La ley del presupuesto general de gastos es, como todo el mundo
sabe,
la
pieza legislativa central de cada año. Ella determina, nada menos,
el nivel de contribución que los habitantes del país tienen que
dar para sostener los gastos del Estado.
En una democracia esa contribución es decidida por los
propios habitantes, que alientan a sus representantes a votar un
cierto nivel de
contribución y
no otro.
Para saber realmente si un país es verdaderamente democrático
o no, lo primero que hay que ver es si la gente sabe lo que están
votando sus supuestos representantes en la ley del presupuesto. Si
lo sabe, aunque no esté de acuerdo, hay democracia. Si no lo sabe,
no hay democracia, pues es evidente que el sistema de representación
no funciona.
En nuestro país, los señores diputados acaban de aprobar un
proyecto de
presupuesto general que tiene tres problemas, por lo menos: eleva
los gastos de una manera significativa sin considerar los ingresos,
no atiende los campos que necesitan ser atendidos y contiene un
mensaje moral absolutamente deletéreo.
Esto significa, lisa y llanamente, que el proyecto aprobado
por los diputados nada tiene que ver con los deseos, y mucho menos
con las necesidades, del pueblo paraguayo y delata, por tanto, el
absoluto divorcio que existe entre los honorables miembros del
Congreso y sus supuestos, sólo supuestos, representados.

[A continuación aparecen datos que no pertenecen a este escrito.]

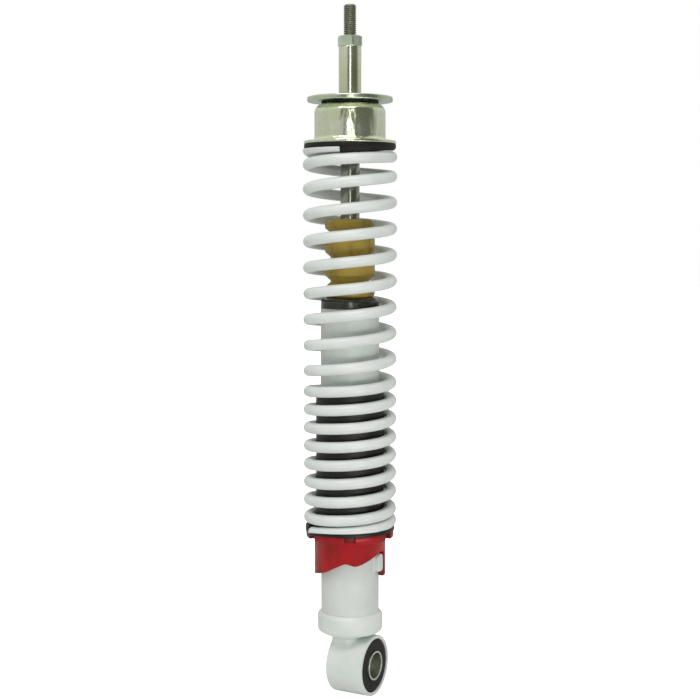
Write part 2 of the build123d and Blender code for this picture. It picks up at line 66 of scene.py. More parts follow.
def radius_of(name):
    """Outer radius of a round CAD node, in millimetres."""
    low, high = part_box(name)
    return (high.y - low.y) / 2 / mm


def rounded(corners, steps=5):
    """A closed outline from (across, up, radius) corners, each radius turned into an arc."""
    outline = []
    for i, (x, y, radius) in enumerate(corners):
        if not radius:
            outline.append((x, y))
            continue
        here = Vector((x, y))
        back = (Vector(corners[i - 1][:2]) - here).normalized()
        ahead = (Vector(corners[(i + 1) % len(corners)][:2]) - here).normalized()
        half = back.angle(ahead) / 2
        centre = here + (back + ahead).normalized() * radius / sin(half)
        start = here + back * radius / tan(half) - centre
        end = here + ahead * radius / tan(half) - centre
        first = atan2(start.y, start.x)
        sweep = (atan2(end.y, end.x) - first + pi) % (2 * pi) - pi
        for step in range(steps + 1):
            angle = first + sweep * step / steps
            outline.append((centre.x + radius * cos(angle), centre.y + radius * sin(angle)))
    return outline


def solid(name, points, faces, body, sharp=35):
    """A finished mesh from points in millimetres, smooth except over sharp edges."""
    mesh = bpy.data.meshes.new(name)
    mesh.from_pydata([Vector(p) * mm for p in points], [], faces)
    mesh.validate()
    for polygon in mesh.polygons:
        polygon.use_smooth = True
    mesh.set_sharp_from_angle(angle=radians(sharp))
    piece = bpy.data.objects.new(name, mesh)
    bpy.context.scene.collection.objects.link(piece)
    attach(piece, body)
    return piece


def strips(columns, rows, around=True, closed=True):
    """Quads between columns of points: around joins last to first, closed does so in a column."""
    faces = []
    for c in range(columns if around else columns - 1):
        d = (c + 1) % columns
        for r in range(rows if closed else rows - 1):
            s = (r + 1) % rows
            faces.append((c * rows + r, d * rows + r, d * rows + s, c * rows + s))
    return faces


def lathe(name, outline, body, columns=128, along="z"):
    """A closed anticlockwise outline of (radius, height) turned right round its axis."""
    points = []
    for c in range(columns):
        angle = 2 * pi * c / columns
        for r, h in outline:
            flat = (r * cos(angle), r * sin(angle))
            points.append((*flat, h) if along == "z" else (h, *flat))
    return solid(name, points, strips(columns, len(outline)), body)


eye_low, eye_high = (corner.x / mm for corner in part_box("eye_ring"))
eye_r = radius_of("eye_ring")
eye_bore = radius_of("eye_bush_rubber")
eye_ring = lathe("eye_ring_tube", rounded([
    (eye_bore, eye_low, 0.3),
    (eye_r, eye_low, 0.9),
    (eye_r, eye_high, 0.5),
    (eye_bore, eye_high, 0.2),
]), "damper_body", along="x")
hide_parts("eye_ring")


def node(tree, kind, **settings):
    """A shader node with its settings."""
    made = tree.nodes.new(kind)
    for key, value in settings.items():
        setattr(made, key, value)
    return made


def fill(tree, socket, value):
    """Sets an input to a number or a colour, or links another node's output to it."""
    if isinstance(value, (int, float)):
        socket.default_value = value
    elif isinstance(value, tuple):
        socket.default_value = (*value, 1.0) if len(value) == 3 and socket.type == "RGBA" else value
    else:
        tree.links.new(value, socket)


def calc(tree, operation, a, b=0.0, clamp=False):
    """A math node between two sockets or numbers."""
    made = node(tree, "ShaderNodeMath", operation=operation, use_clamp=clamp)
    fill(tree, made.inputs[0], a)
    fill(tree, made.inputs[1], b)
    return made.outputs[0]


def noise(tree, place, scale, detail=3.0, rough=0.55):
    """Grey noise over a place."""
    made = node(tree, "ShaderNodeTexNoise")
    fill(tree, made.inputs["Vector"], place)
    fill(tree, made.inputs["Scale"], scale)
    made.inputs["Detail"].default_value = detail
    made.inputs["Roughness"].default_value = rough
    return made.outputs["Fac"]


def stretched(tree, place, x, y, z):
    """A place scaled by its own amount along each axis, which draws noise out into streaks."""
    made = node(tree, "ShaderNodeMapping")
    fill(tree, made.inputs["Vector"], place)
    made.inputs["Scale"].default_value = (x, y, z)
    return made.outputs["Vector"]


def remap(tree, value, low, high, out_low=0.0, out_high=1.0):
    """A value taken smoothly from one range to another and held inside it."""
    made = node(tree, "ShaderNodeMapRange", interpolation_type="SMOOTHSTEP")
    fill(tree, made.inputs["Value"], value)
    fill(tree, made.inputs["From Min"], low)
    fill(tree, made.inputs["From Max"], high)
    fill(tree, made.inputs["To Min"], out_low)
    fill(tree, made.inputs["To Max"], out_high)
    return made.outputs["Result"]


def mix(tree, factor, first, second, blend="MIX"):
    """Two colours mixed by a factor; each may be an output or a plain colour."""
    made = node(tree, "ShaderNodeMix", data_type="RGBA", blend_type=blend)
    fill(tree, made.inputs["Factor"], factor)
    fill(tree, made.inputs[6], first)
    fill(tree, made.inputs[7], second)
    return made.outputs[2]


def new_group(name, inputs, outputs):
    """An empty node group with its named sockets, and its two ends."""
    group = bpy.data.node_groups.new(name, "ShaderNodeTree")
    for label, kind, value in inputs:
        socket = group.interface.new_socket(label, in_out="INPUT", socket_type="NodeSocket" + kind)
        if value is not None:
            socket.default_value = value
    for label, kind in outputs:
        group.interface.new_socket(label, in_out="OUTPUT", socket_type="NodeSocket" + kind)
    return group, node(group, "NodeGroupInput"), node(group, "NodeGroupOutput")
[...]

Si hacía falta alguna prueba definitiva de que nuestro país
no goza de un sistema democrático - y no la hacía - la media sanción
del presupuesto 2001 es contundente.
El presupuesto aprobado contiene erogaciones que, sin
importar la capacidad de recaudación del fisco, impondrán sobre
todos los habitantes del Paraguay mayor contribución, ya por la vía
inflacionaria, ya por la vía recesiva.
Sin contar con los daños que ocasiona a la vida
institucional la percepción acerca de la moral pública que el
proceso presupuestario está generando en la opinión pública,
todos los habitantes del Paraguay dispondremos de menos dinero en
nuestros bolsillos, y por tanto de menos libertad para decidir
nuestras prioridades de gasto, porque el gobierno desea consumir más.
Seremos más pobres para que los diputados sean más ricos.